OBITUARY: RAY BUCKTON
Raymond William Buxton, trade unionist: born Rillington, Yorkshire 20 October 1922; General Secretary, Aslef 1970-87; member, TUC General Council, 1973-86, chairman 1983-84; married 1954 Barbara Langfield (two sons); died Albufeira, Portugal 7 May 1995.
If there has been a sea change - and there certainly has - in the attitude of many on the Left towards civil nuclear power, it must be traced to the activity of Tusne (Trade Unions for Safe Nuclear Energy), writes Tam Dalyell. Along with the chairman of Tusne, Bill Morgan, of the Engineering Workers Union, and Gordon Lee, of the TUC, Ray Buckton was a moving spirit in Tusne. Moreover, Buckton brought to Tusne's cause impeccable left-wing credentials not only as a celebrated Aslef leader but as the most stalwart friend of the miners in their various hours of need in the 1970s and 1980s.

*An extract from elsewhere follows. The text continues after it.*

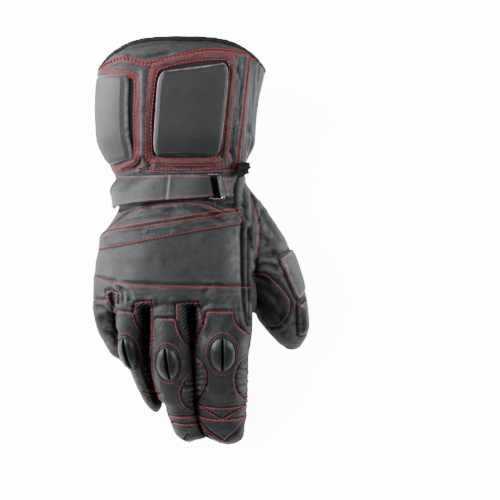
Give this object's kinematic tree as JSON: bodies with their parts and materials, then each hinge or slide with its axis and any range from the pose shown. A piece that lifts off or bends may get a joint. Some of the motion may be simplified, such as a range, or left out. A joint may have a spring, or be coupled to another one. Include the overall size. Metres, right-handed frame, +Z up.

For six years at Blackpool and Brighton Ray Buckton, Gavin Laird, Jim Mowat, representing the transport workers, and I have shared a Tusne Sunday morning fringe meeting at the Labour Party Conference. Last October Buckton, gallant in obvious pain, described how in hospital he had been taken by nurses to see "piles of radioactive waste - far less care is taken in hospital of radioactive substances than in the nuclear industry".
Buckton had made himself a real expert on hazardous materials and was for 15 years a member of the Dangerous Substances Advisory Committee. He was one of the founders of the Council for Transport of Radioactive Materials.
Sir Richard Morris, chairman of Nirex, told me: "Ray was far more than a token trade-union figure on the Nirex board. He was wise, useful, and brave and the British nuclear industry owes a very great deal to Ray Buckton's good sense and guts."
Buckton was the champion of several unpopular causes in transport and industry, which partly on account of his courageous espousal came to be seen widely as valid causes. Ray Buckton could alter other people's perspectives.